In opening remarks, Smith noted that the media landscape “seems to be changing at the blink of an eye, along with the world at large.”
And, these changes can seem both unsettling and exciting, he added.
“Change is a fact of life… except if you’re like comedian Steven Wright who once noted, ‘Change is inevitable, except from vending machines,'” Smith said. “When we talk about broadcasting, it’s very easy to talk about change – both in the way consumers access content and the way broadcasters are delivering it. But there are some things technology will never change: Listeners and viewers will always want that local connection that broadcasters provide – with the weatherman who tells them if a storm is approaching, or with their favorite DJ who warns them of the traffic building up ahead.”
Smith also believes that “the highest-quality content will always find its way to broadcast TV because of its unparalleled reach,” despite the growth of Over-The-Top (OTT) delivery platforms that could one day make ATSC 3.0 an over-hyped technological advance along the same lines as AM Stereo.
While that may be years to come, technology is indeed having a profound effect on media. Yet, Smith opines, “Technology hasn’t changed our commitment to serving our communities.
What has changed is the way we deliver our highly-valued content and services.”
These changes are on display at the Las Vegas Convention Center, across thousands and thousands of square feet full of vendors and exhibitors.
“From mixed reality, to autonomous cars and the future of cinema, we are witnessing the convergence of media, entertainment and technology that is enriching all of our lives,” Smth said. “We face change. We have choices to make. But we must always be guided by our principles.”
This is where Smith elaborated on change.

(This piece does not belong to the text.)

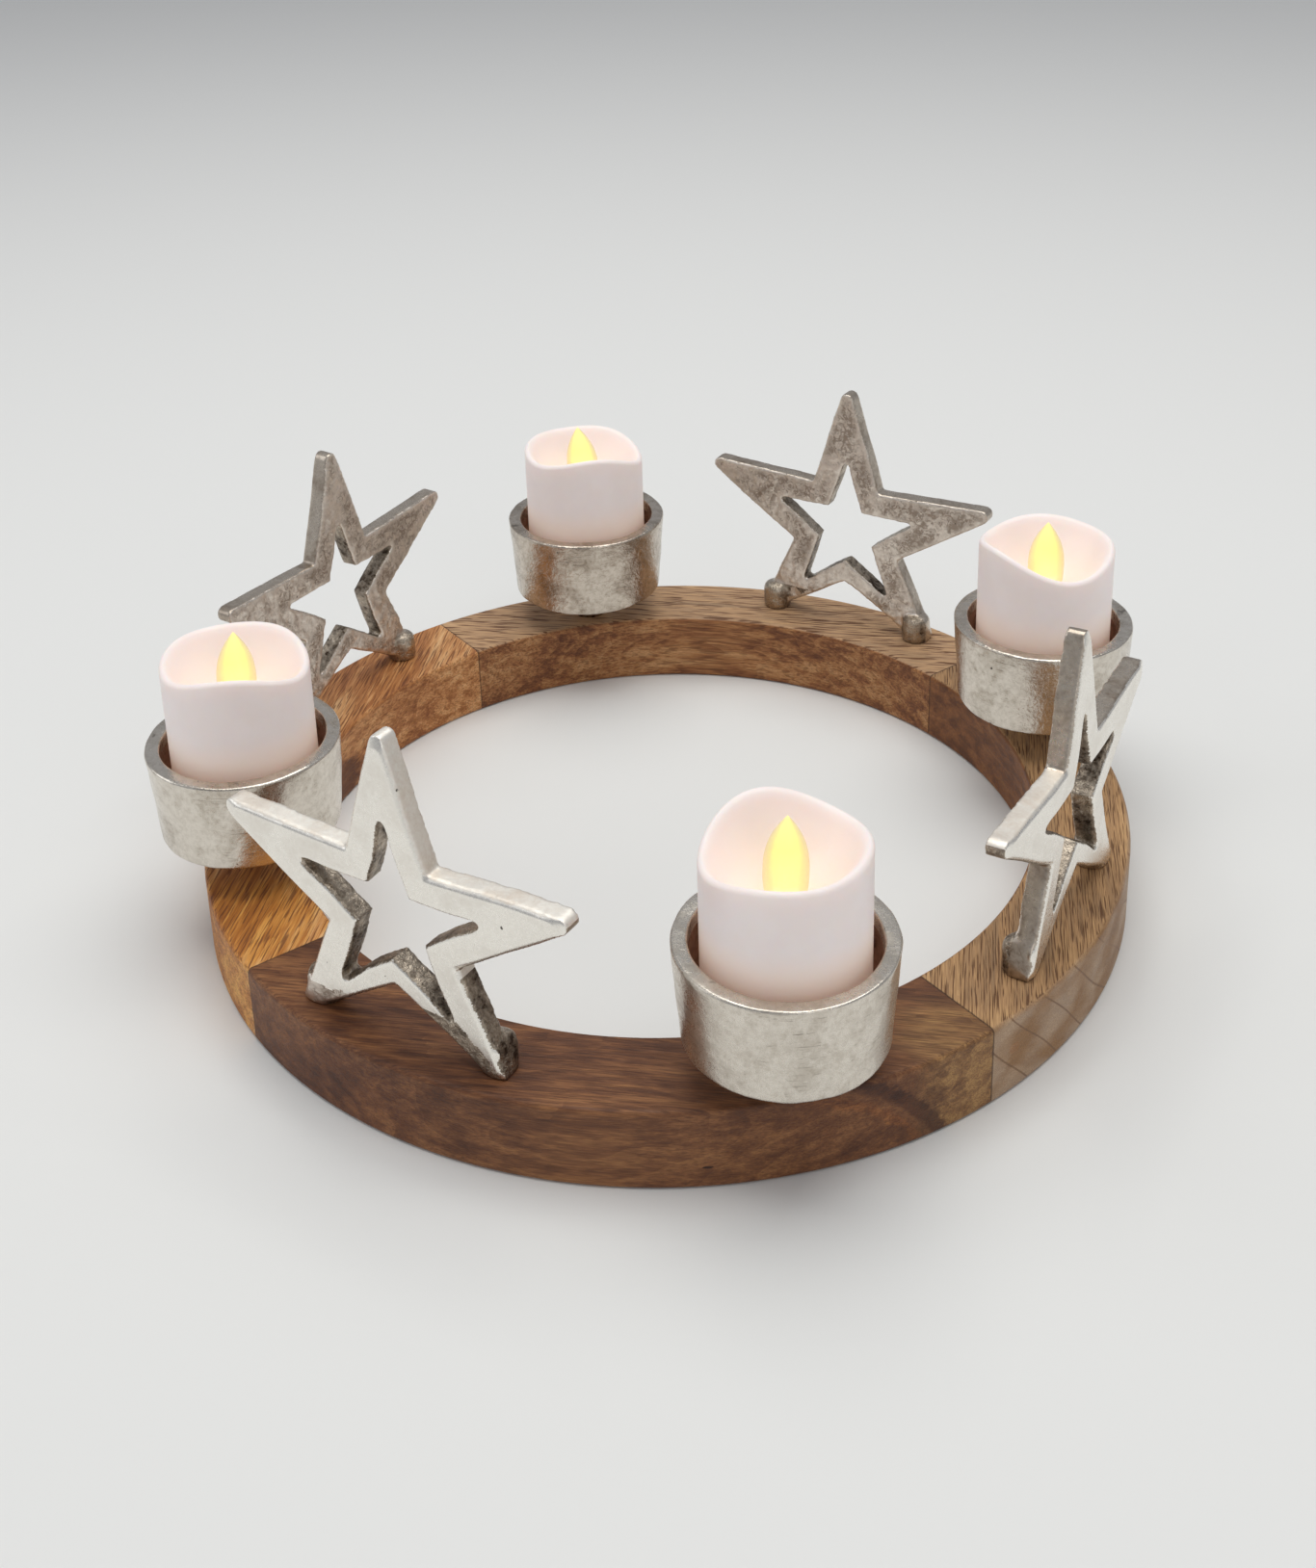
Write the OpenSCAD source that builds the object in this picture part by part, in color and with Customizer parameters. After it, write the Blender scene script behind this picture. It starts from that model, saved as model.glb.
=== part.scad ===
// Advent candle holder: a wooden ring of four glued segments that carries four cast
// openwork stars and four cast cups on short stems, each with a battery candle in it.
// Millimetres. +Z is up and the origin is the middle of the ring, level with its foot.

/* [Ring] */
// Outer diameter of the wooden ring
ring_d = 250; // [230:1:300]
// Width of the wooden band, from its inner wall to its outer wall
ring_band = 24.6; // [22:0.2:32]
// Height of the wooden band
ring_h = 21; // [18:0.5:28]
// Radius of the eased edges of the band
ring_ease = 1.2; // [0.6:0.2:2.4]
// Angle from each star to the glued joint clockwise of it
joint_angle = 22.5; // [18:0.5:27]

/* [Stars] */
// Reach of the top point from the middle of the star
star_top = 47; // [44:0.5:54]
// Reach of the two side points from the middle of the star
star_side = 50; // [44:0.5:54]
// Distance from the middle of the star to its outer notches
star_waist = 19.3; // [18.4:0.1:21]
// Distance from the middle of the star to the notch between its feet
star_arch = 17.3; // [16.4:0.1:19]
// Height of the middle of the star above the wood
star_rise = 32; // [30:0.5:35]
// Thickness of the casting
star_t = 5.6; // [4.6:0.1:7]
// Radius of the blunt points
star_round = 2.1; // [1.5:0.1:2.8]
// Reach of the five points of the star-shaped hole
star_hole = 22.8; // [20:0.2:24]
// Distance from the middle of the star to the notches of its hole
star_hole_waist = 9.9; // [9:0.1:11]
// Radius in the points of the hole
star_hole_round = 0.9; // [0.5:0.1:1.2]
// Width of the bevel round the outward face
star_bevel = 0.9; // [0.4:0.1:1.3]
// How far the star stands outward of the middle of the band
star_out = 1.5; // [0:0.1:3]
// How much wider the feet are spread than in a regular star
foot_splay_angle = 4.7; // [2:0.1:7]
// How much of each foot's point is cut off flat
foot_cut = 1.5; // [1:0.1:1.8]
// Diameter of the round boss at each foot
foot_d = 8.8; // [8:0.2:10]
// Height of the round boss at each foot
foot_h = 8.5; // [7.5:0.5:11]
// How far each boss and its screw stand inward of the middle of the star
foot_in = 1.6; // [0.6:0.1:2.2]

/* [Cups] */
// Gap between the candle and the cup's mouth
mouth_gap = 2.4; // [1.6:0.1:3.4]
// Gap between the candle and the cup's wall down at the floor
well_gap = 1.7; // [1.2:0.1:2.2]
// Wall of the cup at its rim
cup_wall = 3.9; // [3:0.1:5]
// Wall of the cup at its foot
cup_foot_wall = 2.8; // [2.2:0.1:4]
// Height of the cup from its underside to its rim
cup_h = 25; // [21:0.5:33]
// Thickness of the cup's floor
cup_floor = 5.2; // [4.2:0.1:7]
// Radius of the cup's lower edge
cup_edge = 1.2; // [0.8:0.1:2.4]
// Height of the stem that holds the cup above the wood
stem_h = 10; // [8:0.5:16]
// Diameter of the stem
stem_d = 10.5; // [9:0.5:14]

/* [Candles] */
// Diameter of a candle
candle_d = 37.4; // [36.4:0.2:42]
// Height of a candle from its foot to the mean height of its rim
candle_h = 42.8; // [38:0.2:52]
// Wall of the candle's shell
shell_wall = 1.6; // [1.2:0.1:2]
// Radius of the soft rim
rim_round = 1.1; // [0.7:0.1:1.5]
// Depth of the bowl in the top, from the mean height of the rim
bowl_depth = 15; // [11:0.5:16]
// Height of the rim's single swell
swell_one = 1.3; // [0.6:0.05:2]
// Height of the rim's double swell
swell_two = 1.55; // [0.6:0.05:2]
// Height of the rim's triple swell
swell_three = 1; // [0.2:0.05:1.2]

/* [Flames] */
// Diameter of the flame at its widest
flame_d = 10; // [9:0.2:11.5]
// Diameter of the flame's neck where it leaves the bowl
neck_d = 8.3; // [7.8:0.1:8.9]
// Height of the flame above the bowl
flame_h = 22; // [18:0.5:26]
// Height above the bowl at which the flame is widest
flame_belly = 8; // [6:0.5:9]
// Wall of the flame
flame_wall = 0.9; // [0.6:0.1:1.1]
// Width of the flange that keeps the flame under the bowl
flange_w = 2.2; // [1.4:0.1:3]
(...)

“Our world is, at the same time, both more connected than ever and more untethered than ever,” he said. “People can access virtually anything from virtually anywhere – and there are millions of sources of information. In addition to radio and TV station broadcasts, Americans also get the information they need from stations’ websites, digital apps and social media pages. The way people access broadcast content is changing rapidly, as we’ve seen with over-the-top, streaming and NextRadio. Many of the challenges and opportunities our industry faces are being driven by new technologies, and primarily the rise of internet protocol – or IP – distribution in its many forms. All of these things are rapidly changing our business.”
This lead Smith to elaborate on choices. He asked, “What do we do in this ever-changing world? We need to believe in the virtuous cycle – the idea that adopting new distribution platforms serves to build our overall audience and engagement with them. And with our core service, we need to embrace our strengths: We are live, local and targeted. We are the most trusted source for news and information for those events that shape the world and our communities. We have a one-to-many architecture that is the envy of other media platforms. In fact, TV stations turned down $38 billion during the recent spectrum incentive auction, choosing to keep their channels, compared to speculators and wireless companies that paid $19 billion for a portion of the TV band.”
To this end, Smith uttered, “I think we now know what the highest and best use of spectrum is.”
While T-Mobile and DISH Network may differ, Smith set the tone for a conference high on technology, with local broadcast media at its core.
“NAB continues to lead the effort to educate U.S. policymakers about the great benefits to viewers in expediting the approval of Next Gen TV,” Smith noted. “Broadcasters have worked tirelessly to promote access to radio receivers in smartphones. Virtually all smartphones are manufactured with hardware capable of receiving free FM radio signals, but not all phones have this feature activated, either by choice of the phone’s manufacturer or the wireless carrier.”
He applauded Sprint, AT&T, T Mobile and Verizon for unlocking FM capability in their Android phones. “We hope our friends at Apple are listening and will soon make this potentially lifesaving technology available to their customers,” Smith said, adding that the “connected car” is another key focus for the NAB in ensuring the continued relevance of radio.
“The choices broadcasters make as we innovate through new technologies must be based on our core principles: Providing a lifeline during emergencies and keeping our communities safe; raising awareness of important health and social issues that impact our lives; providing good jobs and essential information that come from advertising and contribute to our local and national economies; and defending our democratic ideals, the right to speak freely without fear of incrimination, and the right of the press to challenge the government and root out corruption in high places, public or private,” Smith said. “When it comes to defending our core principles, broadcasters are standing as a rock. Broadcasters carry the torch of freedom and integrity, and we must use this to question those in power, to expose those who abuse their positions and to find the truth. Whether it’s the people in charge of our government, or innovations that are changing the way consumers access their content, change is a constant for us. John F. Kennedy said, ‘Change is the law of life. And those who look only to the past or present are certain to miss the future.’ I invite you to join me as we continue to embrace this law of life… and all the future opportunity that comes with it.”